The NATO assessment mission which visited last September, found, however, that “the glass was half empty”. As a result, the arrival of the latest mission in early March was keenly awaited. The group contains seven people who have spent a year meeting not only Georgian officials, but also opposition parties, non-governmental organisations and representatives of the independent media, and received exhaustive information about events in the country.
The government was upbeat about the team’s visit. “This week will have an important place in the NATO-Georgia history textbook, which our children will read in the future,” said Deputy Defence Minister Mamuka Kudava. “Important progress has been recorded in all directions. As you know, the defence chapter is very important, this is one of the most important chapters in the IPAP and our experts, and colleagues from NATO have approved this document on the development of defence reforms.”
Frank Boland, the head of the mission and chief of NATO’s department for politics and defence planning, was more cautious.
“The process of overcoming the problems which have fallen to its lot, is an extremely complicated one for any nation,” said Boland. “It is important to acknowledge openly that its low economic level is constraining the possibilities of the government of Georgia to carry through many changes it would like to make. But in spite of these limitations, we are genuinely struck by how much has changed, and how much the Georgian authorities plan to change in the future. And I am sure that the 26 members of NATO and Georgia will be entirely in agreement on this.”
Big questions remain, however, not least the issue of the unresolved conflicts in Abkhazia and South Ossetia. General Nikola Kolev, chief of staff of the Bulgarian army, told Georgian journalists last year, “The criteria are clear. Internal ethnic and religious conflicts have to be resolved. The state ought to be stable.”
Several Georgian analysts are also sceptical about Georgia’s fitness to join NATO. “This is to do both with the existence within the defence and interior ministries of secret funds, and with military purchases and endless reshuffles in the defence ministry, as a result of which, officers who have been educated in military academies in the West, leave the system,” said analyst Irakly Aladashvili.

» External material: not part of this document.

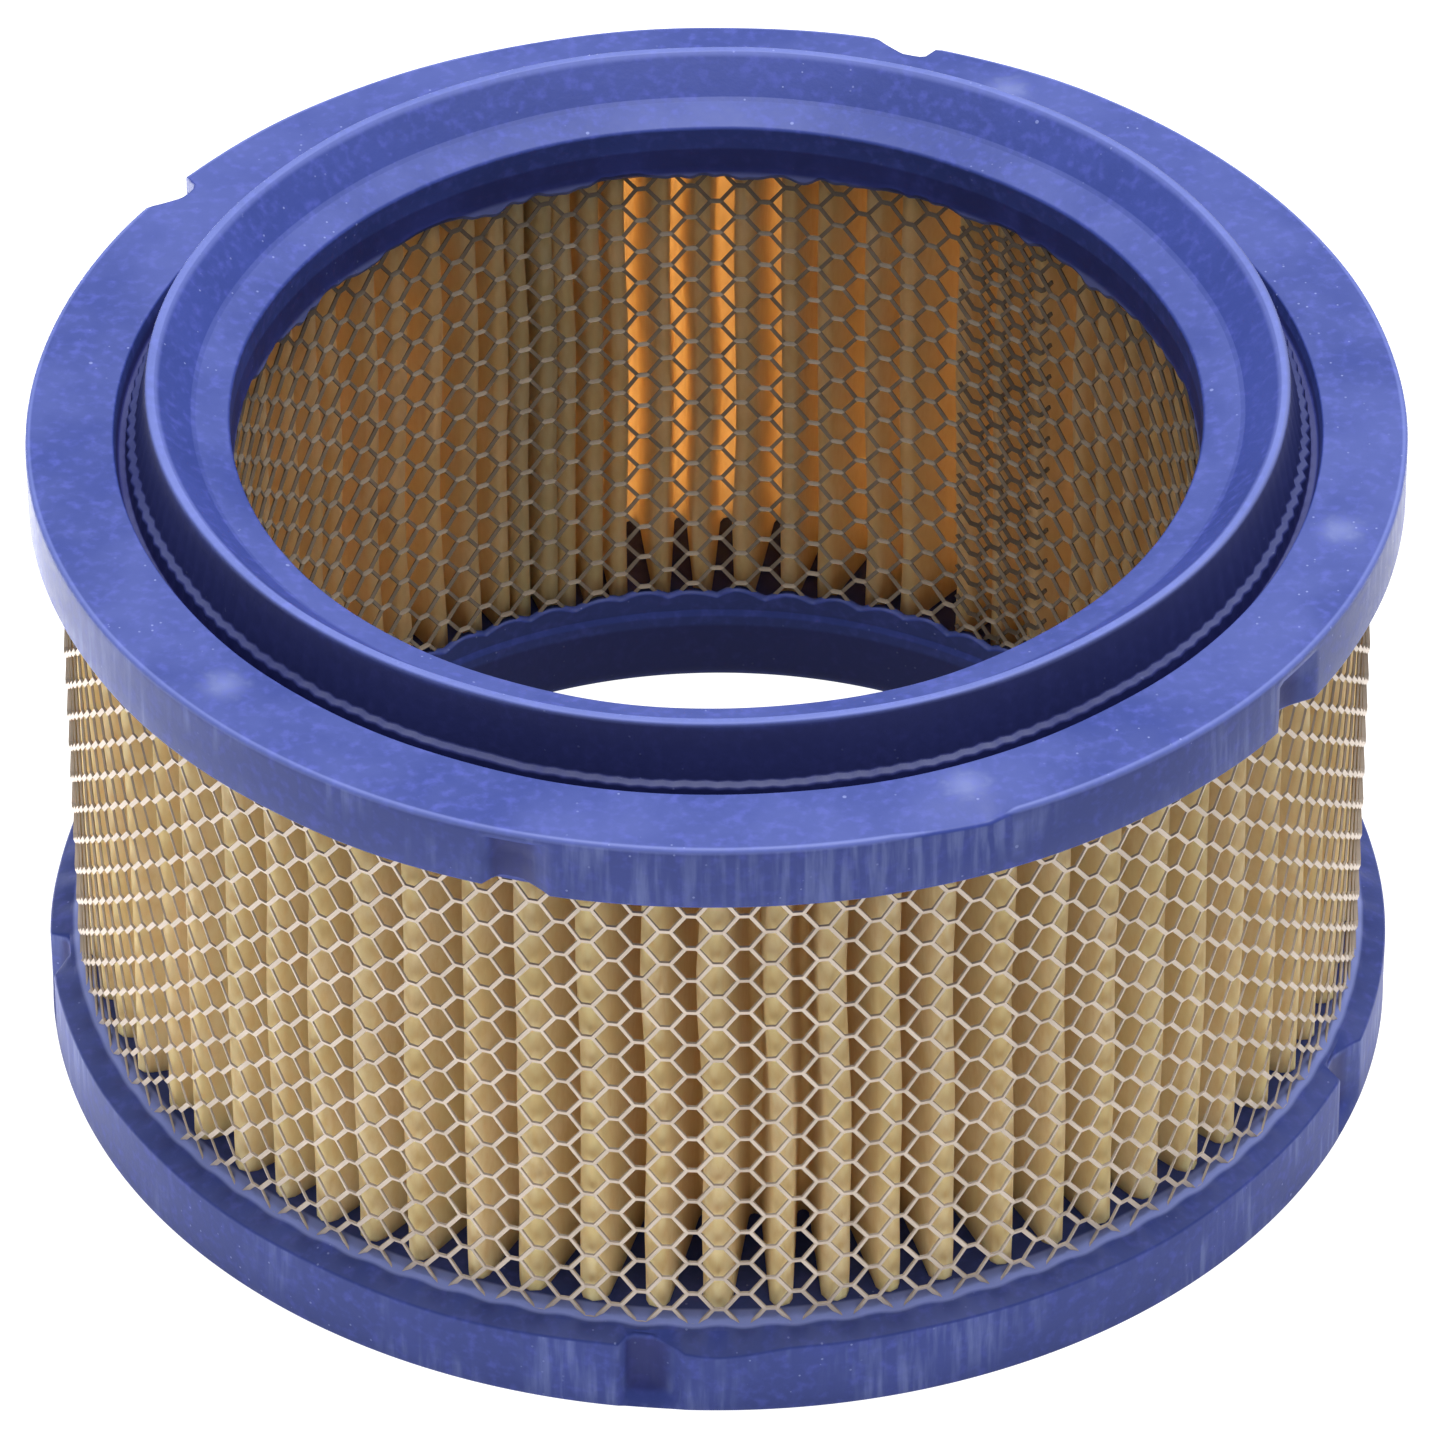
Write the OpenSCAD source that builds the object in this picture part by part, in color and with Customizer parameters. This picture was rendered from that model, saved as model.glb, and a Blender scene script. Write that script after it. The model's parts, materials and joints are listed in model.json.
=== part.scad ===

“Military intelligence has been abolished, no kind of land forces has been formed, the military academy has been abolished, and the drain of professional officers continues,” said Shalva Tadumadze, a military expert with the Rights and Justice organisation. “When this lie of the ministry of defence is exposed, the country will find itself in an awkward position.”
Tadumadze drew attention to the recent appointment of a man under investigation for allegedly beating up a journalist as head of a department of the National Guard.
“At present, the case is with the prosecutor’s office. And the appointment of a criminal suspect to a position of responsibility demonstrates just how true the Georgian authorities are to European values,” he said.
Shalva Pichkhadze, who heads the non-governmental organisation Georgia and NATO, said the Georgian government had made real progress in military reform but it should be more realistic about the short timescale it had set itself for joining NATO.
“The question of a country’s joining the 26 member NATO alliance is decided by consensus,” said Pichkhadze. “In spite of the substantial interest in Georgia, there are countries which have their doubts about Georgia’s joining, particularly because of its unresolved military conflicts. Consequently, the process of Georgia’s entry into NATO could go on for years. And this could cause serious disappointment amongst the public.”
Koba Liklikadze is a reporter with Radio Liberty in Tbilisi.